Dubbelspel (honkbal)

Uit Wikipedia, de vrije encyclopedie

In het honkbal en het softbal is een dubbelspel het uit tikken of branden van twee spelers in één spelmoment. Een dubbelspel is alleen mogelijk wanneer er minimaal één speler op een van de honken staat, anders kan er immers maar één speler uit worden gemaakt.

Voorbeelden[bewerken | brontekst bewerken]
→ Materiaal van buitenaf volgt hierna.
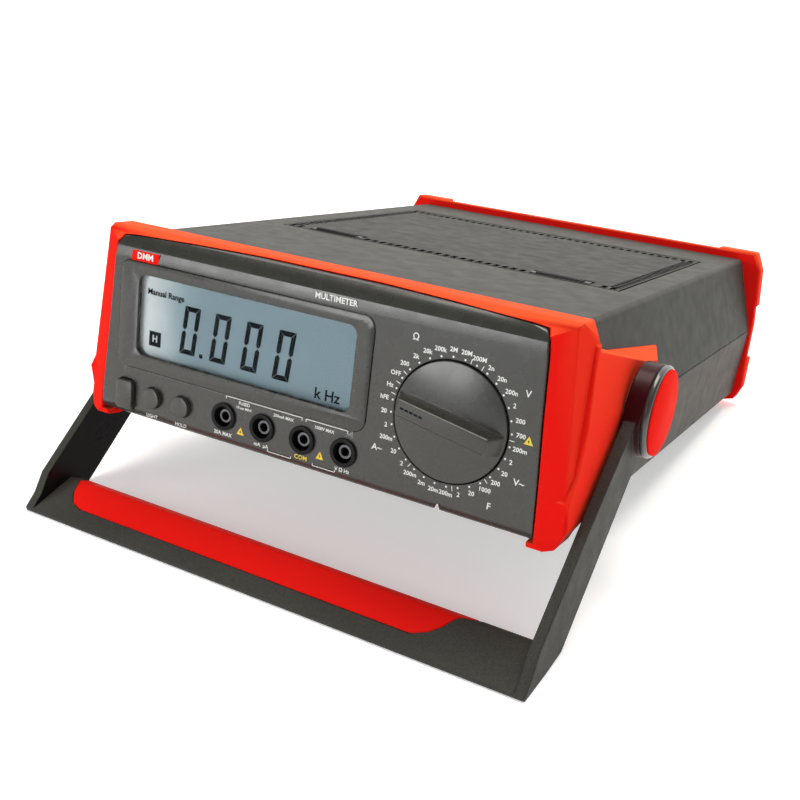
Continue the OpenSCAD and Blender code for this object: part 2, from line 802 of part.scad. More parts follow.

Een aantal manieren waarop een dubbelspel kan worden uitgevoerd, er vanuit gaande dat er een honkloper op het eerste honk staat:

  • De slagman slaat de bal over de grond
    • Naar een binnenvelder of de werper, die de bal naar een binnenvelder bij het tweede honk gooit. De binnenvelder bij het tweede honk (doorgaans de tweede honkman of de korte stop) stapt met de bal op het tweede honk, waardoor de honkloper komende vanaf het eerste honk uit is. De veldspeler die met de bal op het tweede honk stapte gooit vervolgens de bal naar het eerste honk, waar de eerste honkman of de werper de bal met een voet op het eerste honk vangt. De slagman is uit.
    • Naar de eerste honkman, die met de bal op het eerste honk stapt. De slagman is uit, maar de honkloper die van het eerste naar het tweede honk loopt kan niet meer uit worden gebrand door met de bal op het tweede honk te stappen. De eerste honkman gooit de bal naar een veldspeler in de buurt van het tweede honk (meeste de korte stop of de tweede honkman), waarna deze veldspeler de honkloper tikt met de bal. De honkloper is uit.
  • De slagman slaat de bal de lucht in
    • Naar de eerste honkman, die de bal vangt waardoor de slagman uit is. Vervolgens stapt de eerste honkman op het eerste honk, waardoor de honkloper (die is vertrokken naar het tweede honk) uit is. Wanneer een bal zonder de grond of een andere veldspeler te raken wordt gevangen, dan moet een honkloper eerst het honk waar hij vandaan komt (in dit geval het eerste honk) aanraken voordat hij naar het volgende honk mag lopen. Raakt een veldspeler met de bal eerder het honk aan, dan is de honkloper uit.
    • Naar een buitenvelder, die de bal vangt. De slagman is uit. De honkloper vertrekt vanaf het eerste honk zodra de bal is gevangen, waarop de buitenvelder de bal naar een veldspeler in de buurt van het tweede honk gooit, waar de honkloper naar onderweg is. De bal bereikt de veldspeler en deze weet de honkloper te tikken voordat de honkloper het tweede honk bereikt. De honkloper is uit.
  • De slagman gaat uit met drie slag
    • De honkloper probeert het tweede honk te stelen, waarop de achtervanger de bal naar de tweede honkman of korte stop bij het tweede honk gooit. De veldspeler weet de honkloper met de bal te tikken. Daarop is de honkloper uit.